Industry analysts say that India and China are
the current key growth drivers and the freight
market movement will largely hinge on how these
two countries rev up their economies. The Baltic
Freight Index, an indicator of the cost of
shipping of key commodities such as grains, iron
ore and coal across major sea routes, had
swooned to multiple-year lows of 663 points last
year. “It has recovered to the level of 2,500
points in the first half of August 2009 chiefly
on demand from China and India,” an analyst
said.
However, these levels are still much lower when
compared to those last year.

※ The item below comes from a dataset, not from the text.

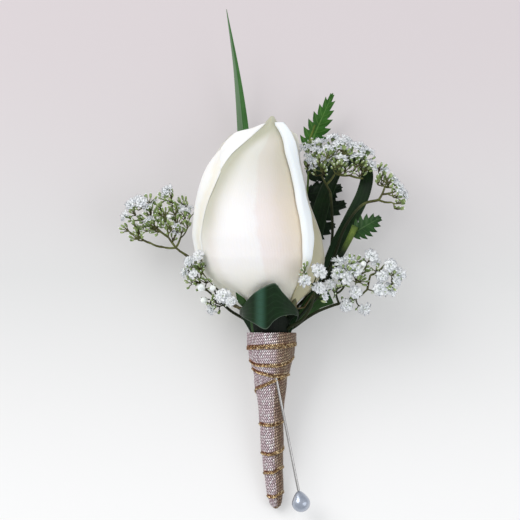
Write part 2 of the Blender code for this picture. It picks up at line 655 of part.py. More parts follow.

For example, on
August 20, 2008, the Baltic Dry Index was at
7,344 points, while on the same day this year it
stood at 2,534.
Tanker segment Similar sentiment breezes through
the tanker market, although the recovery is
slightly better than the bulk segment. From an
average daily earning of $5,128 per day for a
very large crude carrier (VLCC) in July, the
charter rate crossed the $6,000 a day mark in
the last week.
In July last year, a VLCC owner could earn as
much as $119,722 a day — that period was,
however, considered an unprecedented boom period
for the global shipping industry. “Overall,
freight rates for tankers (ships that carry
crude oil and liquids) have fallen about 40-60
per cent over last year, while dry bulk carriers
earn about 70 per cent less than last year,” an
analyst said.
In order to hedge themselves from the risk of a
volatile freight market, shipping companies are
deploying more ships in the long term market,
although the spot market is usually know to
yield better returns. Says Mr Ashok: “To
insulate our company from the cyclicality of day
rates across all segments, ESPLL has put most of
its vessels on long-term contracts. Some of its
vessels are due for renewals in April 2010.”